An Eikonal model for multiparticle production in hadron-hadron scattering

The purpose of this thesis is the introduction of a model for multiparticle production in hadron-hadron interactions. An introduction to the broad issue of perturbative Quantum Chromodynamics (QCD) is presented in the first chapter with special emphasis on the concepts of renormalization, asymptotic freedom and scaling violation. In addition non-perturbative concepts such as Regge theory and Regge pole parametrisation of the total cross section are mentioned. The second chapter is a broad introduction to the Monte Carlo techniques used in event generators and numerical integrators with special emphasis on the methods used in the HERWIG event generator. The third chapter contains a brief overview of the main physics and methods used in HERWIG for simulation of large momentum transfer collisions between two hadrons. In Chapter 4 we introduce the physics of the underlying event and adopt a simple jet definition used by the CDF collaboration in the analysis of charged particle component of jets simulated by HERWIG in three different topological regions.

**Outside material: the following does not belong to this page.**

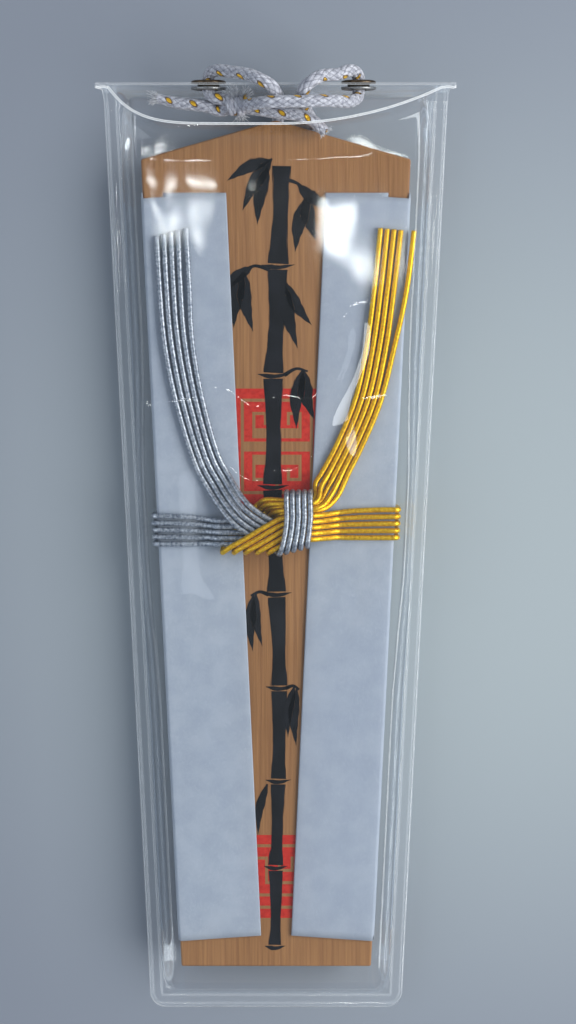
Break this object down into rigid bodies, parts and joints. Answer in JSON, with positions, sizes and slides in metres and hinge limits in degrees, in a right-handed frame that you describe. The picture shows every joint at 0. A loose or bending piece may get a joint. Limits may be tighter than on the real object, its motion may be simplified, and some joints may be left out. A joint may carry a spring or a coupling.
{
  "type": "omamori charm",
  "caption": "Pointed wooden tablet in a folded paper wrapper, tied with silver and gold paper cords, in a clear pouch with a curled header, eyelets and a hanging cord.",
  "frame": {"origin": "middle of the underside of the pouch, under the middle of its length and width", "axes": "+Y runs up the tablet to its point and the header, +Z out of the tablet's face, +X to the right seen from the front"},
  "size_m": [0.0548, 0.1497, 0.0167],
  "materials": {
    "wood": "planed, bare",
    "paper": "matt paper",
    "silver_paper_cord": "wound foil",
    "gold_paper_cord": "wound foil",
    "clear_film": "clear, glossy",
    "bronze": "dark, satin",
    "steel": "satin",
    "white_cord": "braided, white with gold flecks"
  },
  "bodies": {
    "pouch": {"pouch_back_sheet": "clear_film", "pouch_front_sheet": "clear_film", "cord_tucked_loop": "white_cord"},
    "header": {"header_back_sheet": "clear_film", "header_front_sheet": "clear_film", "eyelet_left": "bronze", "eyelet_washer_left": "steel", "eyelet_right": "bronze", "eyelet_washer_right": "steel", "cord_left_run": "white_cord", "cord_right_run": "white_cord", "cord_knot": "white_cord", "cord_plain_tail": "white_cord", "cord_frayed_tail": "white_cord"},
    "tied_tablet": {"wooden_tablet": "wood", "paper_wrapper": "paper", "silver_strand_1": "silver_paper_cord", "silver_strand_2": "silver_paper_cord", "silver_strand_3": "silver_paper_cord", "silver_strand_4": "silver_paper_cord", "silver_strand_5": "silver_paper_cord", "gold_strand_1": "gold_paper_cord", "gold_strand_2": "gold_paper_cord", "gold_strand_3": "gold_paper_cord", "gold_strand_4": "gold_paper_cord", "gold_strand_5": "gold_paper_cord"}
  },
  "joints": [
    {"name": "header_fold", "type": "hinge", "parent": "pouch", "child": "header", "pos_m": [0, 0.07293, 0.00405], "axis": [1, 0, 0], "range_deg": [-85, 0], "stiffness_Nm_per_rad": 0.003},
    {"name": "tablet_slide", "type": "slide", "parent": "pouch", "child": "tied_tablet", "axis": [0, 1, 0], "range_m": [-0.0015, 0.0015]}
  ]
}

For hard scattering proton-antiproton collisions we simulate the underlying event activity in each region using HERWIG's Underlying Event model and compare it to the experimental data. We thus independently confirm results obtained by the CDF collaboration. In Chapter 5 we present the Multiparton Interaction model used as a substitute to the HERWIG Soft Underlying event model. We examine whether the addition of secondary hard scatters to the main hard interaction improves the simulated data on the underlying event. We propose to tune the value of the proton radius used in the Hard Multiparton Interaction model in order to obtain a good agreement with the experimental data. In Chapter 6 we introduce a new Eikonal Monte Carlo model in order to simulate multiparticle production in hadron-hadron interactions. The model contains a single phenomenological input the total cross section for pp and pp scattering. We show a broad agreement between our model predictions and experimental data. We discuss its main advantages over the two underlying event models used in chapters 4 and 5. Finally we use the new Eikonal model to predict the underlying event activity which should be expected at the LHC.